### Goal
Check each line of the records for "Blender"; collect those that have it.

— begin Records shown —

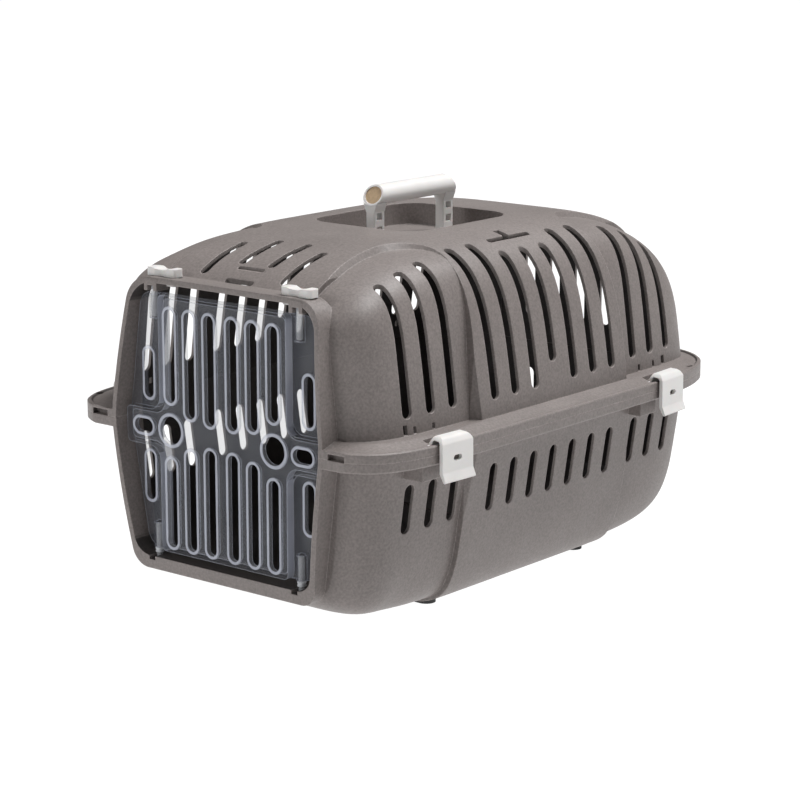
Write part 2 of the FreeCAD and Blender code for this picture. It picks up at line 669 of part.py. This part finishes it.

— end Records shown —
— begin Records shown —

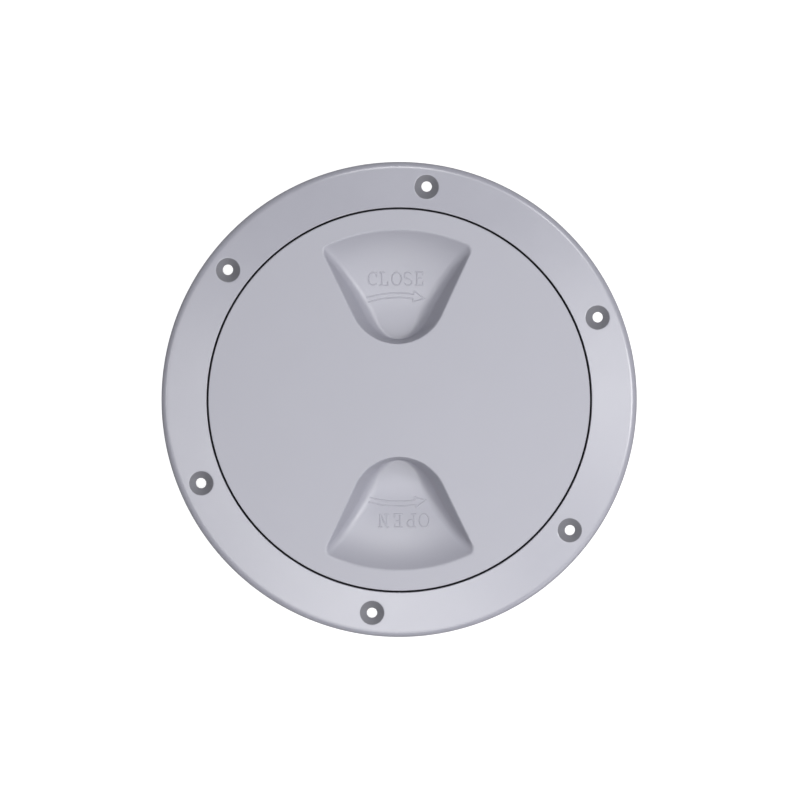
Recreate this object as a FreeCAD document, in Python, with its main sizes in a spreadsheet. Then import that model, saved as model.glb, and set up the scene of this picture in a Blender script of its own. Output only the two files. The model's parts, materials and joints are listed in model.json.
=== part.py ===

— end Records shown —
— begin Records shown —

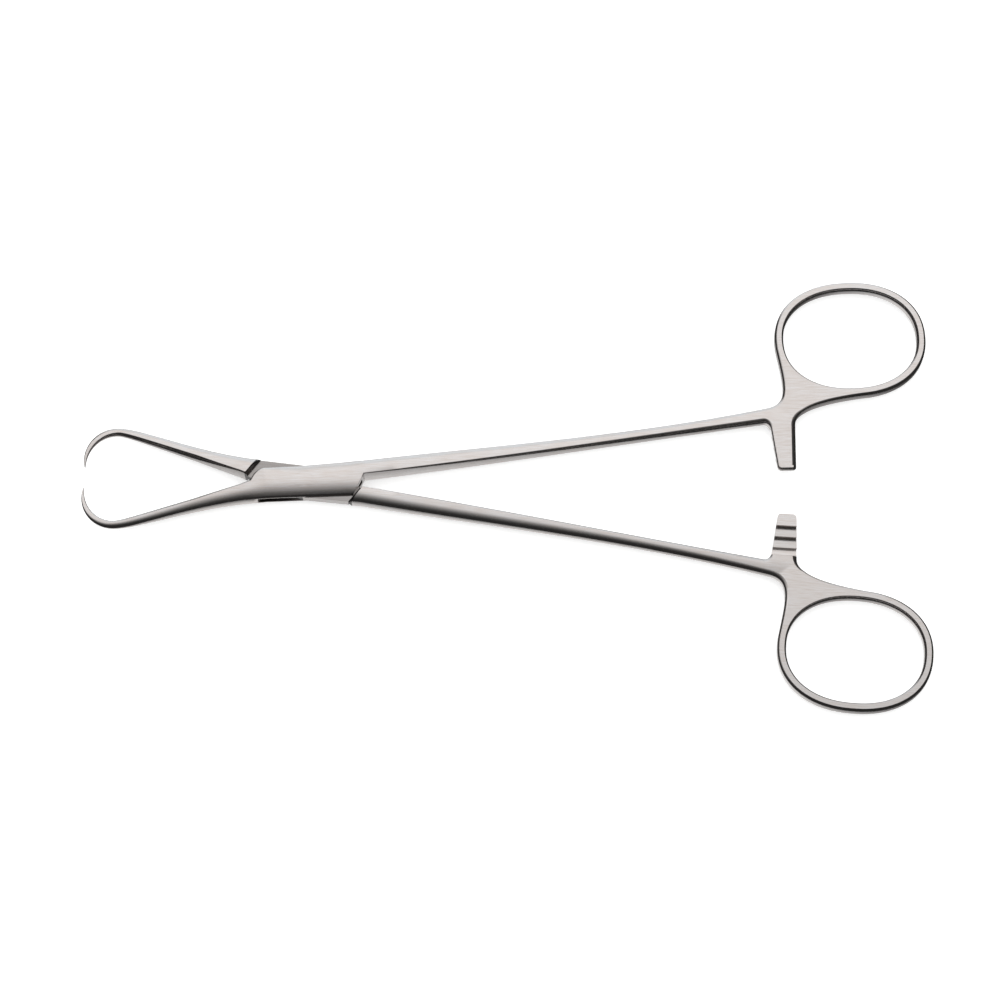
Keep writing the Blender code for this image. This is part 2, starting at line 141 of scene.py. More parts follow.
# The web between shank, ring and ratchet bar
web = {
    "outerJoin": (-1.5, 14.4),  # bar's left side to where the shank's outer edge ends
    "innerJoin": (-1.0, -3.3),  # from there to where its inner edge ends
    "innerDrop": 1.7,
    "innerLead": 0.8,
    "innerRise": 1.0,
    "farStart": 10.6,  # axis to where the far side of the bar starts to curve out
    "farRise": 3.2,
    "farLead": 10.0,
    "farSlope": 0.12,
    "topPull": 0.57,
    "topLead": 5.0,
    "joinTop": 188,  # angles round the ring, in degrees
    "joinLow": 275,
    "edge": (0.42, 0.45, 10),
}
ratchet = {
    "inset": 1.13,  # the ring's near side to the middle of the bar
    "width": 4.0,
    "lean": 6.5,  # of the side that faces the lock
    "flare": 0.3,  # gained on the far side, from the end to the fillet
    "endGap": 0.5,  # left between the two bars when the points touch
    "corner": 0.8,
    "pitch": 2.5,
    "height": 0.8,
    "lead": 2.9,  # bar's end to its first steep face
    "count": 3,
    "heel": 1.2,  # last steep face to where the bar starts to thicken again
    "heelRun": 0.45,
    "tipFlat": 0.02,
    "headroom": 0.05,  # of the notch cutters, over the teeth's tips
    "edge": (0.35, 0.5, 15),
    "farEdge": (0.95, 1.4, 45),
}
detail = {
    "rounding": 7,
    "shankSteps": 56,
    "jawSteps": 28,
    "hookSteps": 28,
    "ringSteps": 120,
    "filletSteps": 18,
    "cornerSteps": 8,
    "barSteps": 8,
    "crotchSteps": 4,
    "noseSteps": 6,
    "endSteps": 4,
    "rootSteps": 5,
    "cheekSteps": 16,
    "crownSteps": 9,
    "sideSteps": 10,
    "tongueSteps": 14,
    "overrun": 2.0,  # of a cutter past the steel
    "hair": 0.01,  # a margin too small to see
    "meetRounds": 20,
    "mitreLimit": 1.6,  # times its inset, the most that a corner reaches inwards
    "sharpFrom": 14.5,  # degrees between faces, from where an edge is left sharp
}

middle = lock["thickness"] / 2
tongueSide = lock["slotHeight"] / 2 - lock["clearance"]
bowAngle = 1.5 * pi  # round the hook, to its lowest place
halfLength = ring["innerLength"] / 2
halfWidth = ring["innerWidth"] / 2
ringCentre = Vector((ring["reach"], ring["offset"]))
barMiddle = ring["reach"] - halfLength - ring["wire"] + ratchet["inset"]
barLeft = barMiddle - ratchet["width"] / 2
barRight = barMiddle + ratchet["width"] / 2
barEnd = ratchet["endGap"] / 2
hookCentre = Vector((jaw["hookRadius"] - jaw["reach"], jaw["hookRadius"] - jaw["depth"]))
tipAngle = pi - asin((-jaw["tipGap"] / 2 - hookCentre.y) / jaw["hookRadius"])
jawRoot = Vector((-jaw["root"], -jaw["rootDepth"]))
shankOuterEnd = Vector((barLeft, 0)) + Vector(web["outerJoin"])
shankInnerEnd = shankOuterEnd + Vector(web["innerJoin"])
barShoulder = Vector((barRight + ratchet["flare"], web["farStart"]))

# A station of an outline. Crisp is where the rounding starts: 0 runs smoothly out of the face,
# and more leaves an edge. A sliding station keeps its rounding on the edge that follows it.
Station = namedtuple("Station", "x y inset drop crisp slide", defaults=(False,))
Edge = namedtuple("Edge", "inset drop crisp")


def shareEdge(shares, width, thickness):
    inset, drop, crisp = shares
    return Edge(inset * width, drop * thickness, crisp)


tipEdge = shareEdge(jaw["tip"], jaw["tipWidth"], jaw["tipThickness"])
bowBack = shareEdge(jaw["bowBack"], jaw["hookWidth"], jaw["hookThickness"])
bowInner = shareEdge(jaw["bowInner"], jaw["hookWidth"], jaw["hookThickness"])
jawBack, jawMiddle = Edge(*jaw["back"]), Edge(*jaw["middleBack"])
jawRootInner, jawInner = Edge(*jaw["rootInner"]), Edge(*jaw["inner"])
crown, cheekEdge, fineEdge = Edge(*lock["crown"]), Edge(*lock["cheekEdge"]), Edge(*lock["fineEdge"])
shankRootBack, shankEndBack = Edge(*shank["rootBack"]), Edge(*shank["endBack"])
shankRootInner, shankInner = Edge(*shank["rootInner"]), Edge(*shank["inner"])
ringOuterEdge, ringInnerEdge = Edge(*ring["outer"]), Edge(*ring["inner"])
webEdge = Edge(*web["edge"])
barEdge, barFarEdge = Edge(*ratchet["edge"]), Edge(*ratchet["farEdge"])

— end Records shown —

### The completed task
Write part 2 of the FreeCAD and Blender code for this picture. It picks up at line 669 of part.py. This part finishes it.
Recreate this object as a FreeCAD document, in Python, with its main sizes in a spreadsheet. Then import that model, saved as model.glb, and set up the scene of this picture in a Blender script of its own. Output only the two files. The model's parts, materials and joints are listed in model.json.
Keep writing the Blender code for this image. This is part 2, starting at line 141 of scene.py. More parts follow.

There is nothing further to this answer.